We are always at risk of focusing on the achievement
— do we get the bread, the kingdoms,
the angelic bungee jump experience?
We selfishly skip past examining our intention —
even when warned that wicked intention can twist Scripture.
It can help to look to neighbours at such times.
Intention, in Islam, is one of the first things Muslim children are taught.
If you intend to fast during Ramadan,
and then out of habit drink a glass of water after brushing your teeth,
you haven’t broken your fast. Your intention remained pure.
On the other hand, if you don’t eat all day
but you never made the intention at dawn to fast,
you really haven’t been fasting at all.
Intention is there in Christian ethics and theology, of course,
although we have underplayed it in recent centuries.
It’s there at the heart of the Prayer Book’s invitation to communion:
Ye who do truly and earnestly repent you of your sins,
and are in love and charity with your neighbours,
and intend to lead a new life…
Our Lent disciplines of prayer and reading scripture,
of fasting or giving up a favourite food,
of acts of charity and generosity,
of coming faithfully to take part in the sacraments —
these are all ways that we practice intentionality during Lent.
The sacrifice of hunger,
or the sacrifice of time from work or rest to sit and pray,
These are choices of intention, about how we are living our lives,
moments when we say:
This is how I intend to spend these 5 minutes,
this is how I intend to share this meal,
this is how I intend to give of my treasure and time and talent.
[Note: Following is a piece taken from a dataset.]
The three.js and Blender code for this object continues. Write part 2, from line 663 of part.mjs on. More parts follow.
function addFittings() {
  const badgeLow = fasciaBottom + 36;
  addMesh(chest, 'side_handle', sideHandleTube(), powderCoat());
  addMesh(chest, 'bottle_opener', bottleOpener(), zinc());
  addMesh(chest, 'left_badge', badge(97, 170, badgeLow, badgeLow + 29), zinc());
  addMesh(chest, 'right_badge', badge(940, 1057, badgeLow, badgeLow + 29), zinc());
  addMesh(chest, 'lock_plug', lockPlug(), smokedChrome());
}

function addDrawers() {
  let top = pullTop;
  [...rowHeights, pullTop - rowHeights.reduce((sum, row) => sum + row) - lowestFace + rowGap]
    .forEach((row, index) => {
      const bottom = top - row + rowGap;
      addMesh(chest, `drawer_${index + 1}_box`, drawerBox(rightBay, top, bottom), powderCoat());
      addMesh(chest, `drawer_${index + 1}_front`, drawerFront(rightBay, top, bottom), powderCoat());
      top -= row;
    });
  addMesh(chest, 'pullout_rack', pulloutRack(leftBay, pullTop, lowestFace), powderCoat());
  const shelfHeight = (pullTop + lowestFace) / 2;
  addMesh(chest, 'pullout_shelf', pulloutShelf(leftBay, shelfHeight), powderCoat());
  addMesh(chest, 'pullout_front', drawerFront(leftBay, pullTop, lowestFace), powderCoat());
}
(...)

They might be little things,
but it is in the little things that God has asked us to be faithful.
The Deceiver comes to us
in the places in our lives where we assume we are the strongest.
Appealing to our desire for fullness, power, invulnerability,
drawing on our hunger for affection, satiation, approval,
exploiting our fear of poverty — material, social, or spiritual
manipulating our anxiety around our mortality.
To the rich, promises of an endless banquet of riches.
To the powerful promises of kingdoms without consequence or cost.
To our own illusions of self-sufficiency and strength,
puffed-up promises of perfect ego:
Your eyes will be opened and you will be like gods.
The Deceiver comes to us
in the places in our lives where we assume we are the strongest.
But God, God comes to us where we are weakest.
In the words of today’s collect:
“as you know the weaknesses of each of us,
let each one find you mighty to save”
A mighty fortress is our God.
But not us.
We are not called to be a mighty fortress.
We are invited to take shelter in God who is mighty to save;
to bring our weakness, our poverty of spirit, our soul-deep hunger,
under the sheltering wing of the Maker of All Things.
This Lent, our preaching series is about ‘bringing our questions to Christ’
Today’s gospel is the only one where there are no questions in the text —
not outright.
But the whole Gospel passage is an invitation to ask a question,
a question most of us are very uncomfortable with asking:
How would our Lent change if
—in a world worshiping strength and power,
twisting institutions to serve the interests of the strong —
our intention was ask Christ who hungered in the desert:
Where, Lord, am I weakest?
Where have I hidden my sorrows,
my fears, my deep heart-ache hunger?
Where have I hidden away my poverty of spirit,
where am I holding my loneliness and pain?
Where is the desert wilderness in my soul,
thorny with sin-sick longing?
This Lent, might we ask Christ to show us our weakness —
not in anger nor in shame,
nor even in fear of our weakness,
but because we know that is where he will meet us in honest love,
waiting upon us in the barren wilderness,
living water springing forth in the desert of our hearts.